August 03, 2016
2 min read
Save

New symptom checklist may support earlier Alzheimer's diagnosis

Researchers presenting at the Alzheimer’s Association International Conference 2016 in Toronto, introduced a new condition known as Mild Behavioral Impairment, described as a potential forerunner of neurodegeneration and progression to mild cognitive impairment.

In addition, the researchers, led by Zahinoor Ismail, MD, of the University of Calgary Cumming School of Medicine, proposed a new checklist for Mild Behavioral Impairment (MBI)that would be administered by physicians and focus on five categories of behavioral symptoms. The checklist, called MBI-C, may help clinicians measure changes in behavior that could signal the beginnings of neurodegeneration.

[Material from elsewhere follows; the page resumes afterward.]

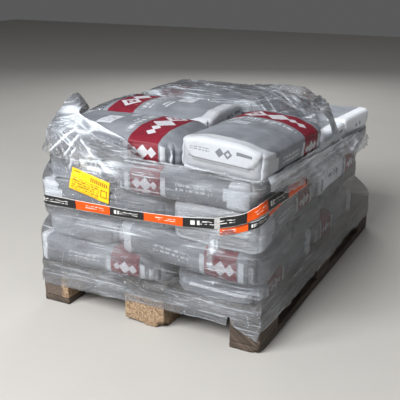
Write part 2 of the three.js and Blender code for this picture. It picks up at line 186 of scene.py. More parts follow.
# Builds one procedural material
class Paint:
    def __init__(self, name):
        self.material = bpy.data.materials.new(name)
        self.material.use_nodes = True
        self.tree = self.material.node_tree
        self.tree.nodes.clear()

    def node(self, kind, inputs=None, **settings):
        node = self.tree.nodes.new(kind)
        for key, value in settings.items():
            setattr(node, key, value)
        for key, value in (inputs or {}).items():
            self.join(value, node.inputs[key])
        return node

    def join(self, value, socket):
        if isinstance(value, Value):
            value = value.socket
        if isinstance(value, bpy.types.NodeSocket):
            self.tree.links.new(value, socket)
        else:
            socket.default_value = value

    def maths(self, kind, a, b=0.0, c=0.0, clamp=False):
        node = self.node("ShaderNodeMath", {0: a, 1: b, 2: c}, operation=kind, use_clamp=clamp)
        return Value(self, node.outputs[0])

    def either(self, *masks):
        result = masks[0]
        for mask in masks[1:]:
            result = self.maths("MAXIMUM", result, mask)
        return result

    def above(self, value, limit):
        return self.maths("GREATER_THAN", value, limit)

    def under(self, value, limit):
        return self.maths("LESS_THAN", value, limit)

    def near(self, value, centre, reach):
        return self.maths("COMPARE", value, centre, reach)

    # Shapes in millimetres, 1 inside them. A rectangle is given by its centre and half sizes.
    def rectangle(self, u, v, centreU, centreV, halfU, halfV):
        return self.near(u, centreU, halfU) * self.near(v, centreV, halfV)

    def disc(self, u, v, centreU, centreV, radius):
        du = u - centreU
        dv = v - centreV
        return self.under(self.maths("SQRT", du * du + dv * dv), radius)

    # A solid diamond where the line is as wide as the radius, or else its outline
    def diamond(self, u, v, centreU, centreV, radius, line):
        du = self.maths("ABSOLUTE", u - centreU)
        dv = self.maths("ABSOLUTE", v - centreV)
        return self.near(du + dv, radius - line / 2, line / 2)

    # One shape repeated for each row of numbers
    def row(self, shape, u, v, marks):
        return self.either(*[shape(u, v, *mark) for mark in marks])

    # 1 in some whole-number cells and 0 in the others
    def speckle(self, u, v, limit):
        cell = self.node("ShaderNodeCombineXYZ", {0: self.maths("FLOOR", u), 1: self.maths("FLOOR", v)})
        chance = self.node("ShaderNodeTexWhiteNoise", {0: cell.outputs[0]}).outputs[0]
        return self.above(chance, limit)

    # Dashes of uneven length
    def dashes(self, u, v, limit):
        spot = self.node("ShaderNodeCombineXYZ", {0: u, 1: v}).outputs[0]
        return self.above(self.grain(spot, 1.0, 1.0), limit)

    def spread(self, value, low, high):
        node = self.node("ShaderNodeMapRange", {0: value, 1: low, 2: high}, interpolation_type="SMOOTHSTEP")
        return Value(self, node.outputs[0])

    def mix(self, share, a, b):
        node = self.node("ShaderNodeMix", {0: share, 6: a, 7: b}, data_type="RGBA")
        return Value(self, node.outputs[2])

    def grain(self, vector, scale, detail=3.0, roughness=0.55, stretch=None, distortion=0.0):
        if stretch:
            vector = self.node("ShaderNodeMapping", {0: vector, 3: stretch}).outputs[0]
        inputs = {"Vector": vector, "Scale": scale, "Detail": detail, "Roughness": roughness,
                  "Distortion": distortion}
        return Value(self, self.node("ShaderNodeTexNoise", inputs).outputs[0])

    def uv(self):
        split = self.node("ShaderNodeSeparateXYZ", {0: self.node("ShaderNodeUVMap").outputs[0]})
        return Value(self, split.outputs[0]) * 1000.0, Value(self, split.outputs[1]) * 1000.0

    def where(self):
        return self.node("ShaderNodeTexCoord").outputs["Object"]

    def reading(self, name):
        return Value(self, self.node("ShaderNodeAttribute", attribute_name=name).outputs["Fac"])

    def bump(self, height, distance, strength):
        inputs = {"Height": height, "Distance": distance, "Strength": strength}
        return self.node("ShaderNodeBump", inputs).outputs[0]

    def clear(self):
        return self.node("ShaderNodeBsdfTransparent", {0: (1, 1, 1, 1)}).outputs[0]

    def blend(self, share, first, second):
        return self.node("ShaderNodeMixShader", {0: share, 1: first, 2: second}).outputs[0]

    def coat(self, colour, roughness, normal, **more):
        inputs = {"Base Color": colour, "Roughness": roughness, "Normal": normal, **more}
        return self.node("ShaderNodeBsdfPrincipled", inputs).outputs[0]

    def finish(self, shader):
        self.node("ShaderNodeOutputMaterial", {0: shader})
        return self.material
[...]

According to the researchers, MBI is a syndrome of later-life acquired neuropsychiatric symptoms that are sustained for at least 6 months. Symptoms displayed as part of MBI, which are also included on the checklist, center on five domains: Apathy, drive and motivation; mood, affect and anxiety; impulse, control, agitation and reward; social appropriateness; and thoughts and perception.

“We propose that the utility of the MBI-C — once it is refined and vetted by the Alzheimer’s community — is significant not only clinically, but also in research,” Ismail said in a press release. “In addition, we may be able to create or derive a version that can be provided to family members of older adults to determine the nature and extent of neuropsychiatric symptoms and to measure changes over time. From a research perspective, the scale may prove to be usable in biomarker and neuroimaging studies in pre-dementia clinical states, in epidemiological studies of community samples, and in clinical sample observational studies to help assess the impact of [neuropsychiatric symptoms] in older adults.”

The researchers designed the checklist specifically to address a younger, pre-dementia population, emphasizing that the emergence of neuropsychiatric symptoms represented a significant change from prior behavior.

“This proposed new checklist describes and helps identify a new clinical stage in the disease and has the potential to represent a paradigm shift in formal neurodegeneration testing — away from a sole focus on the memory to also encompass behavior,” Maria C. Carrillo, PhD, chief science officer of the Alzheimer’s Association, said in a press release. “By looking beyond memory-related issues to closely evaluate the behavioral issues included in the checklist, physicians could reach a more efficient and accurate diagnosis sooner.” – by Jason Laday

Disclosure: Healio Family Medicine could not confirm researchers’ relevant financial disclosures.

Reference:

Ismail Z, et al. Abstract O1-13-03. Presented at AAIC 2016; July 22-28, 2016; Toronto.